The new operating model calls for reducing the input to 150,000 tons of substrate per year, but to mainly utilize agricultural residue. In the future, Sepuran® Green modules will be used in northeastern Germany, as in the South Tyrol, to produce bio-LNG as well as liquid CO2. Hannes Baumgartner, the managing director of the logistics company Fercam, which holds shares in Biogas Wipptal, says that liquid biomethane is the ideal fuel for trucks. “When it’s combusted, it produces significantly less pollutants and CO2 than diesel. The use of bio-LNG will enable us to work almost CO2-neutrally in the future,” he explains. According to Baumgartner, liquid gas is especially suitable for heavy-duty transportation over long distances because the gas vaporizes as it gets hotter. He adds that compressed gaseous biomethane has proved to be more suitable for shorter trips that involve many stops.


For the bio-LNG producers in the Wipp valley, selling is no problem. The shareholders use part of the fuel themselves. As for the rest, they are currently getting the best prices in Germany, because companies that use bio-LNG don’t need to buy CO2 certificates. Evonik is also increasingly relying on bio-LNG, which it buys from Shell. This multinational energy company is currently investing in a biogas plant in the Rhineland that is expected to produce 100,000 tons of liquid gas per year.

The production plant for Sepuran® modules in Schörfling already obtains all of its energy from biomethane.
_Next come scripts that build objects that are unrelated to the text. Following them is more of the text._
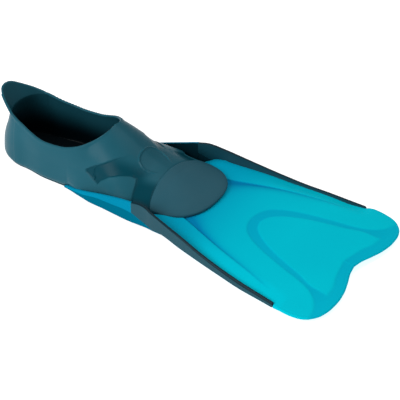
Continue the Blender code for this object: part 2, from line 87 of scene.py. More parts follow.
RIM_DROP_ANGLES = (45.0, 90.0)          # the rim's drop sets in over these angles of the heel's round
TAB_BEND_POWER, TAB_INSIDE_REACH = 1.1, 0.8
TAB_FADE_ANGLES = (-90.0, -62.0)        # where the tab's lean dies out along the rim
SEAM_GROOVE, SEAM_GROOVE_WIDTH = 0.0005, 0.0009
SEAM_STEP, SEAM_STEP_SPAN = 0.0004, (0.0002, 0.0014)
# Painted shade inside the pocket: the lining's inside tone darkens it most low down and fades by LINING_SHADE
# towards the rim
LINING_SHADE, LINING_SHADE_Z = 0.58, (0.016, 0.052)     # the lining's tone fades by this from low to high

# Relief of the pocket's flank, in X and girth: girth is GIRTH_RADIUS times the angle up from the widest line
GIRTH_RADIUS, GIRTH_Z = 0.045, 0.030
WAIST = ((0.1366, 0.0100), (0.1472, 0.0179), (0.1577, 0.0244), (0.1645, 0.0300), (0.1712, 0.0366),
         (0.1780, 0.0434), (0.1825, 0.0508), (0.1865, 0.0570), (0.1915, 0.0454), (0.1960, 0.0398),
         (0.2005, 0.0364), (0.2072, 0.0359), (0.2140, 0.0385), (0.2290, 0.0400), (0.2340, 0.0100),
         (0.2340, -0.0140), (0.2095, -0.0140), (0.2072, -0.0022), (0.2050, 0.0032), (0.2027, 0.0092),
         (0.2005, 0.0150), (0.1985, 0.0192), (0.1915, 0.0196), (0.1847, 0.0178), (0.1802, 0.0164),
         (0.1735, 0.0133), (0.1690, 0.0115), (0.1645, 0.0079), (0.1590, 0.0039), (0.1555, -0.0010),
         (0.1510, 0.0005), (0.1440, 0.0035), (0.1372, 0.0065))
WAIST_DEPTH, WAIST_SOFTNESS = 0.0012, 0.0016
SHIELD = ((0.2190, 0.0110), (0.2140, 0.0138), (0.2072, 0.0169), (0.2005, 0.0184), (0.1960, 0.0177),
          (0.1915, 0.0156), (0.1890, 0.0120), (0.1876, 0.0070), (0.1872, 0.0000))
SHIELD_HEIGHT, SHIELD_WIDTH = 0.0012, 0.0008
# Limits of the lobe and of the relief's fades, as (none, full) along X or girth
LOBE_START, LOBE_END, LOBE_GIRTH, LOBE_SPREAD = (0.156, 0.175), (0.192, 0.205), 0.004, (0.003, 0.018)
FAR_TOE_X, FAR_TOE_GIRTH = (0.186, 0.198), (0.004, 0.016)
FAR_TOP_X, FAR_TOP_GIRTH = (0.156, 0.166), (0.026, 0.040)
FAR_EDGE = (-0.002, 0.004)
TOP_FADE, TOE_FADE_X, TOE_FADE_GIRTH = (-0.052, -0.030), (0.198, 0.212), (0.010, 0.024)
# Fades of the painted shade in the waist's hollow, towards the crown and the toe
WAIST_SHADE_FADE, TOE_SHADE_X, TOE_SHADE_GIRTH = (0.024, 0.046), (0.198, 0.214), (0.012, 0.026)
# The pocket's foot swells out to the side walls:
# (x, girth where it starts, share of the gap filled, gap left)
SWELL = ((0.104, 0.0060, 1.00, -0.0022), (0.125, 0.0060, 1.00, -0.0018), (0.145, 0.0040, 0.96, -0.0006),
         (0.165, 0.0079, 0.90, 0.0008), (0.185, 0.0178, 0.86, 0.0012), (0.2005, 0.0195, 0.82, 0.0012),
         (0.2070, 0.0150, 0.45, 0.0012), (0.2200, 0.0100, 0.15, 0.0012), (0.2340, 0.0100, 0.00, 0.0012))
SWELL_GIRTH = 0.022
DIMPLE = (0.1940, 0.0208)   # small boss where the waist meets the lobe, as x and girth

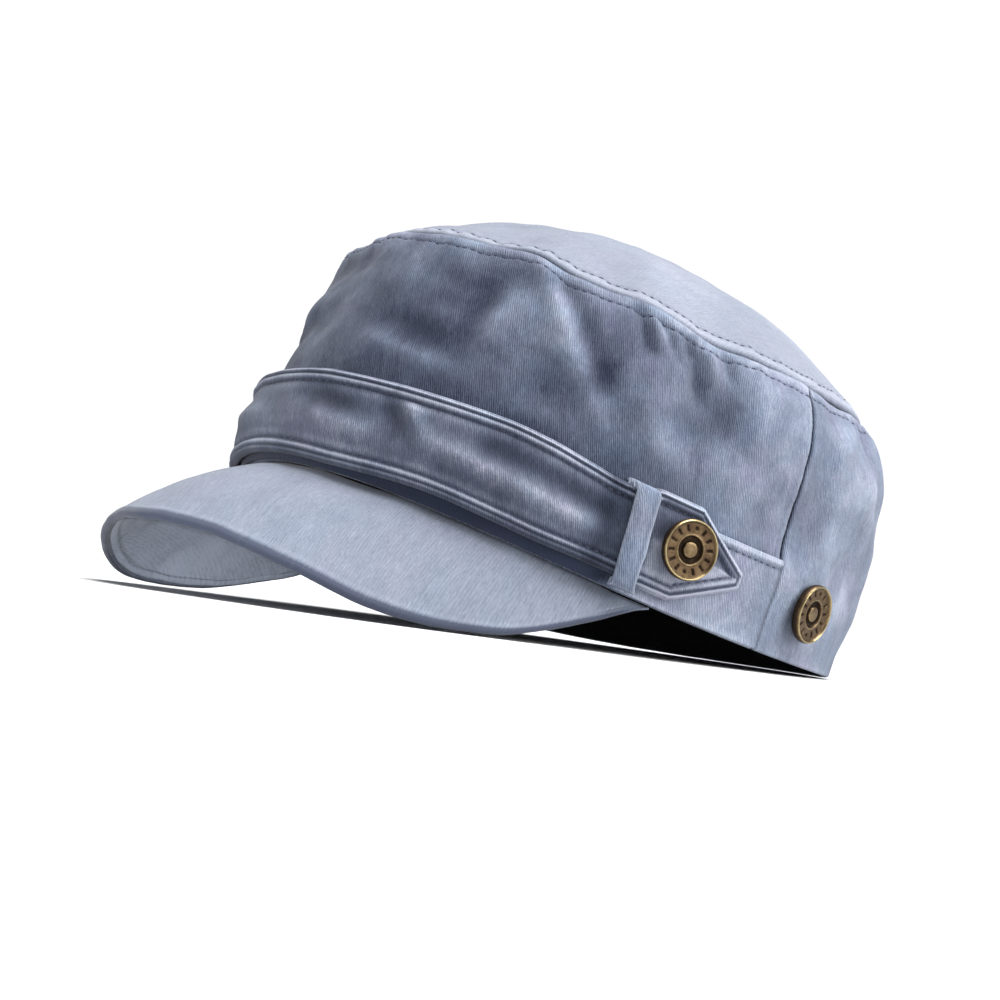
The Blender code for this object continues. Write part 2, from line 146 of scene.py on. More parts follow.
# Seams and stitches
TOP_STITCH = 4.4
STITCH_PITCH = 2.75
STITCH_LENGTH = 1.8
THREAD_RADIUS = 0.24
STITCH_LIFT = 0.05
STITCH_ARCH = 0.22
SEAM_FADE = 3.0
PUCKER_HEIGHT = 0.20
PINCH_REST = 0.5
PINCH_DEPTH = 0.55
FOLD_STRENGTH = 1.25
STRAP_FOLD_STRENGTH = 1.4
MM_PER_DEGREE = 1.47
WALL_LENGTH = 86.0

# Where the photograph was taken from, seen from the cap's own frame
CAMERA_AZIMUTH = 52.5
CAMERA_ELEVATION = -8.0
CAMERA_ROLL = 15.4
CAMERA_DISTANCE = 1160.0
CAMERA_FOCAL_PIXELS = 3720.0
CAMERA_TARGET_HEIGHT = 45.0
CAMERA_TARGET_PIXEL = (572.0, 445.5)
IMAGE_PIXELS = 1000.0
SENSOR_MM = 36.0
FLOOR_HALF = 30.0

# The free edge of the peak, from the front centre to the corner, as shares of its reach:
# turn towards the corner, half width, reach forward, drop below the corners
PEAK_EDGE = (
    (0.00, 0.00, 1.000, 0.54),
    (0.20, 0.34, 0.945, 0.58),
    (0.40, 0.66, 0.840, 0.77),
    (0.60, 0.92, 0.655, 1.00),
    (0.80, 1.00, 0.390, 0.84),
    (0.92, 1.01, 0.150, 0.36),
    (1.00, 1.00, 0.000, 0.00),
)

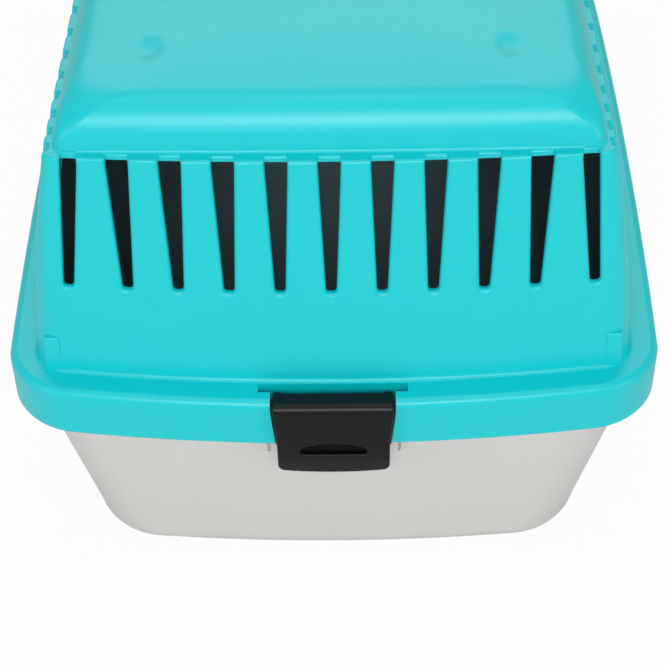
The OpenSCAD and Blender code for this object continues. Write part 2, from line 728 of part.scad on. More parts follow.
module door_leaf() color(grey) {
    translate([0, leaf_y1, 0]) rotate([90, 0, 0]) linear_extrude(leaf_t) difference() {
        translate([hinge_x, leaf_z0]) square([leaf_x1 - hinge_x, leaf_z1 - leaf_z0]);
        for (i = [0:bar_gaps - 1], k = [0:bar_rows - 1]) grille_gap(i, k);
    }
    translate([hinge_x, hinge_y, leaf_z0]) cylinder(r = barrel_r, h = leaf_z1 - leaf_z0, $fn = 48);
    translate([hinge_x, hinge_y, door_z - frame_t + 0.5])
        cylinder(r = hinge_pin_r, h = door_h + 2 * frame_t - 1, $fn = 48);
    box([bolt_x - bolt_w / 2, leaf_y1 - 0.2, mid_z - spring_stop_h / 2],
        [bolt_x + bolt_w / 2, bolt_y1 - 0.2, mid_z + spring_stop_h / 2]);
}

// ---- Squeeze latch ----

grip_z0 = mid_z + grip_space / 2;            // near face of the upper grip, squeezed
bolt_top = door_top - 1;                     // end of the upper bolt, squeezed
cover_t = 1.6;                               // thickness of the latch cover
cover_z = door_h / 2 - 12;                   // half length of the latch cover

// Both bolts are drawn upward from the middle; the lower one is turned over.
module bolt_up() {
    grip_half = grip_w / 2;
    tab_half = grip_half - 2;
    tab_t = 2.5;
    box([bolt_x - bolt_w / 2, bolt_y0, grip_z0], [bolt_x + bolt_w / 2, bolt_y1, bolt_top]);
    box([bolt_x - grip_half, bolt_y0, grip_z0], [bolt_x + grip_half, bolt_y1, grip_z0 + grip_h]);
    box([bolt_x - grip_half, bolt_y0, grip_z0], [bolt_x + grip_half, reach_y - 2, grip_z0 + tab_t]);
    box([bolt_x - tab_half, bolt_y0, grip_z0], [bolt_x + tab_half, reach_y, grip_z0 + tab_t]);
    for (i = [0:2])                          // raised lines for the fingers
        bar_x(bolt_x - tab_half, bolt_x + tab_half, bolt_y1, grip_z0 + tab_t + 2 + 2.2 * i, 0.7);
}
module upper_bolt() color(black) bolt_up();
module lower_bolt() color(black) translate([0, 0, mid_z]) mirror([0, 0, 1]) translate([0, 0, -mid_z])
    bolt_up();

// The cover is a channel over the bolts with a window for the two grips.
window_z = grip_space / 2 + grip_h + bolt_travel + 1;
module latch_cover() color(black) difference() {
    box([bolt_x - cover_half, leaf_y1, mid_z - cover_z],
        [bolt_x + cover_half, bolt_y1 + slide_fit + cover_t, mid_z + cover_z]);
    box([bolt_x - bolt_w / 2 - slide_fit, leaf_y1 - cut, mid_z - cover_z - cut],
        [bolt_x + bolt_w / 2 + slide_fit, bolt_y1 + slide_fit, mid_z + cover_z + cut]);
    box([bolt_x - grip_w / 2 - slide_fit, leaf_y1 - cut, mid_z - window_z],
        [bolt_x + grip_w / 2 + slide_fit, reach_y + cut, mid_z + window_z]);
}

// Compression springs between the stop and each grip, drawn squeezed.
spring_r = (spring_d - wire_d) / 2;
spring_z0 = mid_z + spring_stop_h / 2;
spring_h = grip_z0 - spring_z0;
spring_y = (bolt_y0 + bolt_y1) / 2;
ring_n = 8;                                  // rings in a turn
tube_n = 6;                                  // sides of the wire
coil_z0 = 1.5 * wire_d;                      // the turns start above the end of the wire
coil_h = spring_h - 2 * coil_z0;
spring_rings = spring_turns * ring_n;

// The wire's path: a short upright end, the turns, and another upright end.
function coil_at(s) =
    [spring_r * cos(360 * s), spring_r * sin(360 * s), coil_z0 + coil_h / spring_turns * s];
spring_path = concat(
    [[spring_r, 0, 0]],
    [for (i = [0:spring_rings]) coil_at(i / ring_n)],
    [[spring_r, 0, spring_h]]);
function unit(v) = v / norm(v);
function wire_ring(i) =
    let (n = len(spring_path),
         t = i == 0 || i == n - 1 ? [0, 0, 1]
             : unit(spring_path[i + 1] - spring_path[i - 1]),
         out = unit([spring_path[i].x, spring_path[i].y, 0]),
         side = unit(cross(t, out)),
         up = unit(cross(side, t)))
    [for (k = [0:tube_n - 1]) spring_path[i]
        + wire_d / 2 * (cos(360 * k / tube_n) * up + sin(360 * k / tube_n) * side)];
module coil_spring() {
    n = len(spring_path);
    polyhedron(
        points = [for (i = [0:n - 1]) each wire_ring(i)],
        faces = concat(
            [for (i = [0:n - 2]) each skin(i, tube_n, 0, false)],
            [[for (k = [0:tube_n - 1]) k]],
            [[for (k = [0:tube_n - 1]) (n - 1) * tube_n + tube_n - 1 - k]]));
}
module upper_spring() color(steel) translate([bolt_x, spring_y, spring_z0]) coil_spring();
module lower_spring() color(steel) translate([bolt_x, spring_y, 2 * mid_z - spring_z0])
    mirror([0, 0, 1]) coil_spring();

// ---- Carrying handle ----

arm_y = pocket_l / 2 - 0.5;                  // outer face of each arm
module carry_handle() color(grey) {
    h0 = handle_z - handle_t / 2;
    for (s = [-1, 1]) {
        box([0, min(s * arm_y, s * (arm_y - arm_w)), h0],
            [handle_reach - handle_grip / 2, max(s * arm_y, s * (arm_y - arm_w)), h0 + handle_t]);
        bar_y(0, min(s * arm_y, s * (arm_y - arm_w)), max(s * arm_y, s * (arm_y - arm_w)),
              handle_z, handle_t / 2);
        bar_y(0, min(s * (arm_y - 1), s * (pocket_l / 2 + handle_pin_l)),
              max(s * (arm_y - 1), s * (pocket_l / 2 + handle_pin_l)), handle_z, handle_pin_r);
    }
    translate([handle_reach - handle_grip, 0, h0]) linear_extrude(handle_t) handle_grip_outline();
}
module handle_grip_outline() {
    r = 7;                                   // radius of the grip's outer corners
    difference() {
        translate([0, -arm_y]) square([handle_grip, 2 * arm_y]);
        for (s = [-1, 1]) difference() {
            translate([handle_grip - r, s > 0 ? arm_y - r : -arm_y - cut]) square([r + cut, r + cut]);
            translate([handle_grip - r, s * (arm_y - r)]) circle(r = r, $fn = 48);
        }
    }
}

lower_shell();
upper_shell();
rear_clip();
left_clip();
right_clip();
door_leaf();
latch_cover();
upper_bolt();
lower_bolt();
upper_spring();
lower_spring();
carry_handle();
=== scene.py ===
# %% [markdown]
# A plastic pet carrier: a light grey tub, a turquoise top shell with vent
# slots and a wide rim, black snap clips, a grille door and a folding handle.
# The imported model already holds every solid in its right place. It is loaded
# first as a fixed frame, and each visible piece is then built round it with
# finer curves and softer edges, in the same coordinates.

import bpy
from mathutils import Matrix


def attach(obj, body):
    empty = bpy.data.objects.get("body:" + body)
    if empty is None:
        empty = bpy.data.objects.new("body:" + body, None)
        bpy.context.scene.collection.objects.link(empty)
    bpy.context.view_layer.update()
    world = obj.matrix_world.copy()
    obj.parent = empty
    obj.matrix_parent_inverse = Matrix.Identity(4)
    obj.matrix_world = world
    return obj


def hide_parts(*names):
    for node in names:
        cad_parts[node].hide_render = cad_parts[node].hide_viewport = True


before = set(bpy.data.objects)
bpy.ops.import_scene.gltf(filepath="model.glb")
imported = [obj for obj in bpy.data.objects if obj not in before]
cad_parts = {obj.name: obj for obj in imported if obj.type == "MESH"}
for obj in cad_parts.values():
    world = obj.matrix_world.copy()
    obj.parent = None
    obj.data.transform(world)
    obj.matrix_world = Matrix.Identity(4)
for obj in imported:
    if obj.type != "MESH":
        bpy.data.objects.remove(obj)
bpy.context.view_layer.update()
print("solids:", sorted(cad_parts))

# %% [markdown]
# The sizes below are those of the solids, in millimetres. Working in
# millimetres keeps the numbers readable; one factor turns them into Blender's
# metres at the moment a mesh is made. Numpy handles whole rings of points at
# once, which keeps the shapes short to describe.

# %% Sizes of the carrier
import math

import bmesh
import bpy
import numpy as np
from mathutils import Matrix, Vector
from mathutils.bvhtree import BVHTree

MM = 0.001
rim_len, rim_w = 480.0, 320.0            # over the rim flange
skirt_z, rim_z, rim_r = 103.8, 130.0, 31.0   # the rim's lower edge, top and corner radius
wall, edge_r, rim_ledge = 2.6, 4.5, 15.5
seat_z = rim_z - wall
step_z = rim_z + 113.5                   # the narrow ledge round the roof
shoulder_z = step_z + 22.0
roof_z = shoulder_z + 4.0
RIM_BOWS, FOOT_BOWS = (0.057, 0.036), (0.057, 0.027)     # bows of the ends and of the sides
TOP_BOWS, ROOF_BOWS = (0.041, 0.004), (0.015, 0.004)
print("height of the shell:", roof_z - skirt_z, "mm")

# %% [markdown]
# Both shells are one moulded skin each, whose outline changes slowly from
# the rim to the roof or the floor. Such a form is a loft: a stack of closed
# outlines joined by quads. Sculpting or subdivision would drift away from
# the measured outline, so the rings are computed. A level is a row of seven
# numbers: height, the insets at the rear, the front and the sides, the corner
# radius, and how far the ends and the sides bow inwards at their corners.
# Because a level is only numbers, the softened edge between two surfaces is a
# short curve between levels.

# %% Rings and levels
CORNER_STEPS, SIDE_STEPS = 24, 40
RING_PART = CORNER_STEPS + SIDE_STEPS    # points from one corner's start to the next


def ring(level):
    """The closed outline of a shell at one level, as points."""
    z, rear, front, side, radius, bow, side_bow = level
    x1, y0, y1 = rim_w / 2 - side, rear - rim_len / 2, rim_len / 2 - front
    centres = [(x1 - radius, y1 - radius), (radius - x1, y1 - radius),
               (radius - x1, y0 + radius), (x1 - radius, y0 + radius)]
    arcs = []
    for quarter, centre in enumerate(centres):
        turn = np.radians(90 * quarter + np.linspace(0, 90, CORNER_STEPS + 1))
        arcs.append(np.array(centre) + radius * np.c_[np.cos(turn), np.sin(turn)])
    share = np.linspace(0, 1, SIDE_STEPS + 1)[1:-1, None]
    parts = []
    for quarter in range(4):
        start, end = arcs[quarter][-1], arcs[(quarter + 1) % 4][0]
        parts += [arcs[quarter], start + (end - start) * share]
    x, y = np.vstack(parts).T
    return np.c_[x * (1 - side_bow * (2 * y / rim_len) ** 2),
                 y * (1 - bow * (2 * x / rim_w) ** 2), np.full(len(x), z)]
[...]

There is also potential for growth in the South Tyrol region. “We are a small company with only five employees,” says Gius, the CEO of Wipptal Biogas. “But in South Tyrol alone, theoretically nine more plants of this size could be operated using only manure and slurry.” Also, he says, there is still plenty of organic waste that could be used in addition to agricultural waste. “In any case, we don’t have to fall back on energy plants,” he concludes.